Our trip to China is hard to describe in words, so I'll save that for later.
The amount of construction going on in the cities in China is impressive. The rows of apartment buildings were the most interesting to me. I heard that some of them were completely empty, I think Steve Wilmarth said that, and that people would invest in the buildings like they would the stock market and never end up living in them. Steve also said that China was a “debt-free country.” This was really interesting as well because our country basically runs on borrowed money these days, from the people all the way up to the government. I was watching the news on CCTV, the only Chinese television station broadcast in English, and it was reported that the top twenty percent of people in China were in possession of eighty percent of the nation's wealth. I'm not sure whether or not the reason for this is capitalism. I would like to see some statistics about how many people move into the cities each year. There seems to be enough room in the cities for more people, but probably not many more large vehicles.
The traffic was crazy. I couldn't figure out if there were traffic laws or not, but there appeared to be none except stopping at red lights. I would have loved to go driving in and around Wuhan (it wasn't as exciting in Beijing), where people weaved in and out of traffic and dodged each other and people on the streets, just to see how well I'd do. It wasn't that the people were bad drivers, it was more that they were driving in such an open system that ability to stay in a lane was almost irrelevant. I was surprised that we didn't see any accidents happen on the road.

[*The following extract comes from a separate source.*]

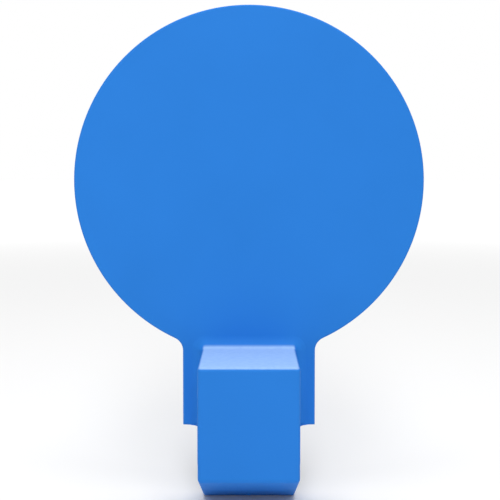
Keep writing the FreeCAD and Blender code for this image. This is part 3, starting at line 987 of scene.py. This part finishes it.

I don't know much about China. My world history class in high school barely mentioned Asia and I don't care for politics so I don't read much into the media. The way things are going though, I do know that China will eventually pass the United States as the world's top consumer as well as economic and, as a result, political power. I know that the Chinese built the railroads that connected the east and west coasts of this country. That's about it.
The thing that I would most like to know about China is what they think about the United States and its people. In a country with censored and controlled media, I wonder how much of the outside world is actually available to the people. I would also like to learn more about what everyday life is like in China from the countryside to the cities. I imagine life there is similar to life here, but there are obvious and unknown differences that I would like to see for myself. I also have an interest in China's government structure. There is a reason that China has been relatively poor until recently and there is also a reason that it is growing in economic strength. My first guess at what caused this change would be government. Another subject that I would like to learn more about is China's energy consumption and pollution statistics. I've been wondering for a while now what China will do with its rising energy usage and industrialization. There are so many people there that they can't afford to pollute the air too badly but there is so much fuel being burned that it seems unavoidable. The United States (and I assume the rest of the modern world) is heading toward clean energy and technology. This technology might not be available or affordable in China and the Chinese will run into environmental problems as we have. I'm interested to see what they end up doing about it because I've seen the green movement in this country cause a shift in focus in various technological fields.